What makes Umar Un Nabi particularly dangerous in the eyes of investigators is his profile. A qualified doctor who studied and taught at Al-Falah University in Faridabad, he represented the new face of terror – educated, articulate, tech-savvy, and capable of moving undetected in urban India.

Officials describe him as the most radical member of the JeM “white-collar module”. He had reportedly tried to convince another arrested doctor, Jasir Bilal alias Danish (picked up by NIA on November 17), to become a suicide bomber as well. At the time of the blast, Umar was using two phones – one for routine communication and another exclusively for handlers.
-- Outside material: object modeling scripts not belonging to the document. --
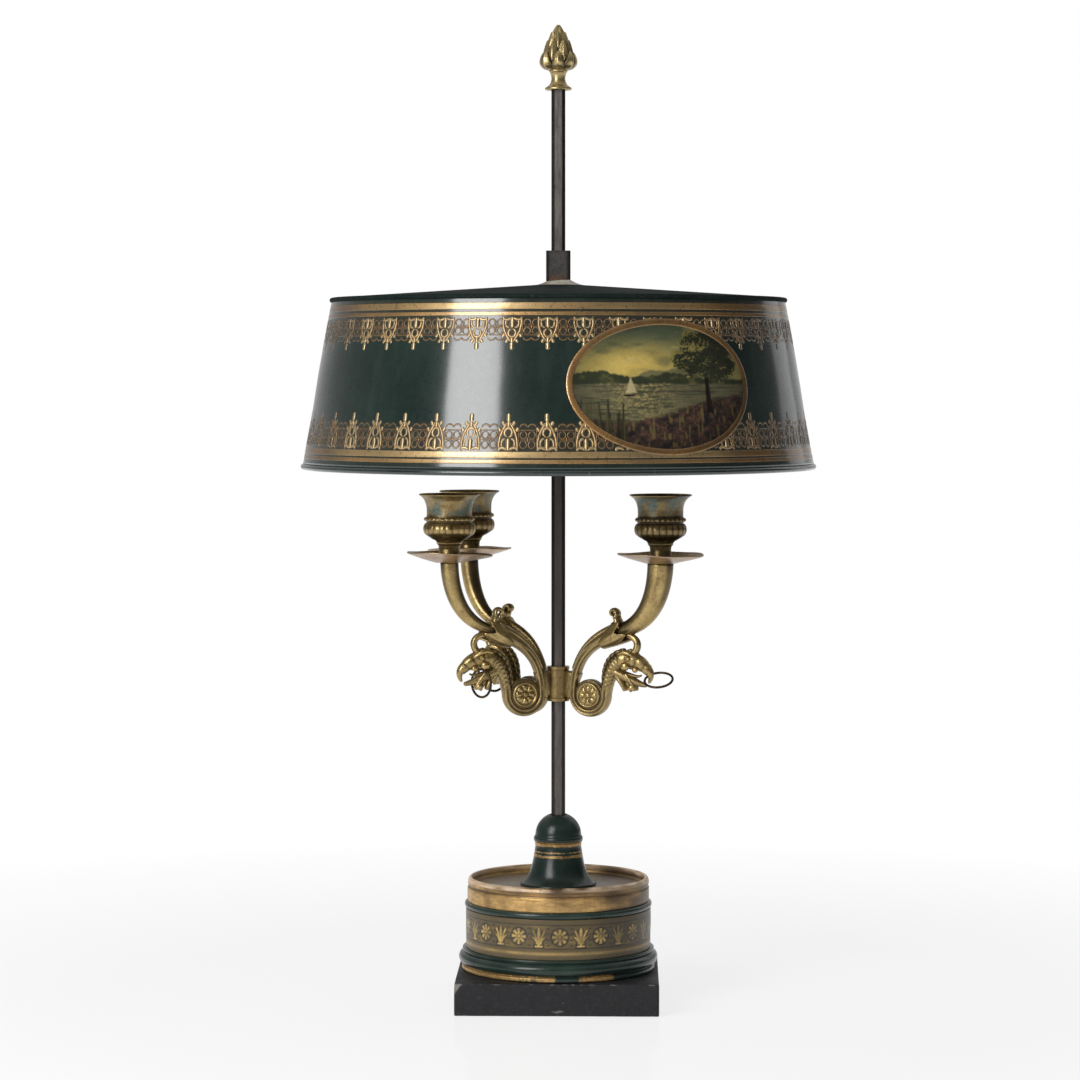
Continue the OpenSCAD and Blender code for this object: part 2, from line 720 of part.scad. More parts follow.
// Shallow cone that closes the shade's top, hung inside the upper bead
module shade_lid() {
    edge_r = shade_top_r - top_wire - 0.2;
    hole_r = norm([rod_w / 2, rod_w / 2 - rod_chamfer]) + 2 * hole_fit + 0.4;
    color(green)
    translate([0, 0, lid_z])
        rotate_extrude($fn = 180)
            polygon([[edge_r, -top_wire], [edge_r, 0], [plate_r + 1, lid_rise], [hole_r, lid_rise],
                     [hole_r, lid_rise - shade_sheet], [plate_r, lid_rise - shade_sheet],
                     [edge_r - 2 * shade_sheet, -shade_sheet], [edge_r - shade_sheet, -top_wire]]);
}

module shade_plate() {
    color([0.62, 0.6, 0.55])
    translate([0, 0, lid_z + lid_rise])
        difference() {
            cylinder(h = plate_h, r = plate_r);
            translate([0, 0, -1]) linear_extrude(plate_h + 2) rod_section(rod_fit);
        }
}

module shade_sleeve() {
    corner = 0.8;
    color(iron)
    translate([0, 0, sleeve_z])
        difference() {
            linear_extrude(sleeve_h) chamfered(sleeve_w, sleeve_w, corner);
            translate([0, 0, -1]) linear_extrude(sleeve_h + 2) rod_section(rod_fit);
            translate([0, 0, sleeve_h / 2]) rotate([-90, 0, 0]) cylinder(h = sleeve_w, r = set_r + hole_fit);
        }
}

// ---- Rings at rest: place in the mouth, swing about the wire, turn of the whole ring ----
hang_at = [59.6, 11.8];
front_at = [72, 6.4];

plinth();
rod_washer();
rod_nut();
ballast();
base_flange();
base_drum();
base_bead();
tray();
bell_socket();
rod();
finial();
arm_collar();
at_back(collar_z) set_screw(collar_r);  // collar_screw
place_arm(right_angle) arm_bracket(1);  // right_bracket
place_arm(right_angle) arm_horn(1);  // right_horn
place_arm(right_angle) arm_rosettes();  // right_rosettes
place_arm(right_angle) arm_ring(front_at, -85, [26, 0, 0]);  // right_ring
place_arm(right_angle) arm_drip_pan();  // right_drip_pan
place_arm(right_angle) arm_candle_cup();  // right_candle_cup
place_arm(front_angle) arm_bracket(left_girth);  // front_bracket
place_arm(front_angle) arm_horn(left_girth);  // front_horn
place_arm(front_angle) arm_rosettes();  // front_rosettes
place_arm(front_angle) arm_ring(hang_at, 0, [0, 0, 29]);  // front_ring
place_arm(front_angle) arm_drip_pan();  // front_drip_pan
place_arm(front_angle) arm_candle_cup();  // front_candle_cup
place_arm(rear_angle) arm_bracket(left_girth);  // rear_bracket
place_arm(rear_angle) arm_horn(left_girth);  // rear_horn
place_arm(rear_angle) arm_rosettes();  // rear_rosettes
place_arm(rear_angle) arm_ring(hang_at, 0, [0, 0, -15]);  // rear_ring
place_arm(rear_angle) arm_drip_pan();  // rear_drip_pan
place_arm(rear_angle) arm_candle_cup();  // rear_candle_cup
cup_screws();
shade_wall();
shade_lid();
shade_low_bead();
shade_top_bead();
shade_plate();
shade_sleeve();
at_back(sleeve_z + sleeve_h / 2) set_screw(sleeve_w / 2);  // shade_screw
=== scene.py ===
"""Bouillotte lamp: a heavy round base on a square plinth, an iron rod with a leafy finial, three cast brass
candle arms on one sliding collar, and a sliding shade of painted sheet iron."""

import math

import bpy
import numpy as np
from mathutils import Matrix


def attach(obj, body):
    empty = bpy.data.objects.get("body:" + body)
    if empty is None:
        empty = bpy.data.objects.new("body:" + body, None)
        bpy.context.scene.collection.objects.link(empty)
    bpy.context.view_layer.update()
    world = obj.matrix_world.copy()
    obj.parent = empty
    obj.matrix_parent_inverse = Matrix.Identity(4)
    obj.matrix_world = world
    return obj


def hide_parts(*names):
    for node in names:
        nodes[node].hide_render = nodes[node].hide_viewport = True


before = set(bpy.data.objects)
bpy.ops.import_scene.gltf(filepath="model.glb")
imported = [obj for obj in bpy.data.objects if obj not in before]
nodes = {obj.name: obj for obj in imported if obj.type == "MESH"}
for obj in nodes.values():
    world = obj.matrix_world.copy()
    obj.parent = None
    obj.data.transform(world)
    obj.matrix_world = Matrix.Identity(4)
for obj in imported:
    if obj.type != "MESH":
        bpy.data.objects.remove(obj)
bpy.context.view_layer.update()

# ---- Camera ----
# A long lens a little over two and a half metres in front of the lamp, at the height of the shade, turned
# a degree down. A small shift frames the lamp without more tilt, so that upright lines stay upright.
camera_far, camera_high = 2.621, 0.470
camera_turn, camera_aim, camera_down = 1.0, 0.3, 1.15
camera = bpy.data.objects.new("camera", bpy.data.cameras.new("camera"))
camera.data.lens, camera.data.sensor_width, camera.data.shift_y = 116.67, 36, -0.09
camera.location = (camera_far * math.sin(math.radians(camera_turn)),
                   -camera_far * math.cos(math.radians(camera_turn)), camera_high)
camera.rotation_euler = (math.radians(90 - camera_down), 0, math.radians(camera_turn + camera_aim))
bpy.context.scene.collection.objects.link(camera)
bpy.context.scene.camera = camera
bpy.context.scene.view_settings.view_transform = "Standard"

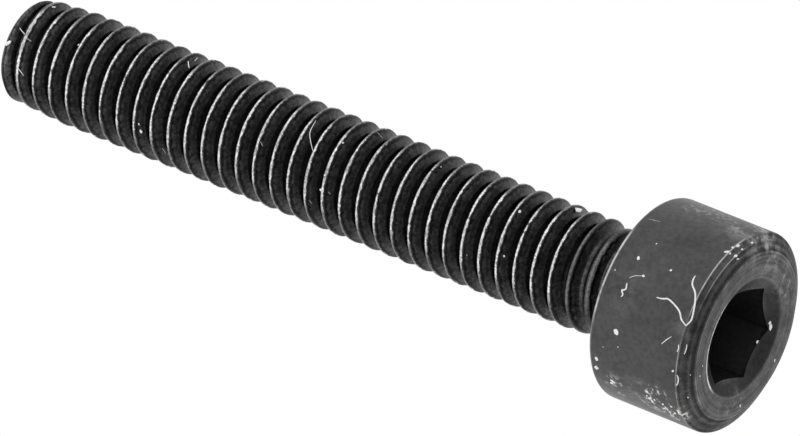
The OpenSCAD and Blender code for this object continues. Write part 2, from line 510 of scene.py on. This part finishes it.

The search for additional SIM cards and the exact location where the video was shot continues.

The Broader Security Implications

Owaisi’s intervention has brought three critical issues into sharp focus:

  1. The dangers of online radicalisation reaching even highly educated professionals.
  2. The gap between official claims of “zero local recruitment” and the reality of a fully operational JeM module inside Kashmir and Delhi-NCR.
  3. The urgent need for Muslim religious and political leaders to consistently and unambiguously condemn terror without appending political riders.

A Rare, Unequivocal Stand

In an atmosphere where responses from some quarters often come wrapped in “buts” and “context”, Owaisi’s statement stood out for its clarity and absence of ambiguity. There was no reference to Kashmir’s political situation, no “root cause” justification, no hesitation. Just a straightforward declaration that targeting innocents is haram, illegal, and terrorism – full stop.

What Happens Next

With the video now public and Owaisi’s questions hanging in the air, pressure is mounting on the Home Ministry to explain how a highly radicalised doctor managed to plan and execute a suicide attack in the national capital despite claims of an iron grip on terror recruitment.

The NIA continues to scan recovered data, trace financial trails, and hunt for remaining handlers. Meanwhile, the political and security establishment knows one thing for certain: the ghost of “white-collar jihad” has arrived, and it speaks fluent English.

Asaduddin Owaisi has drawn a line in the sand. The question now is whether the rest of the country and its leadership will stand on the same side of that line.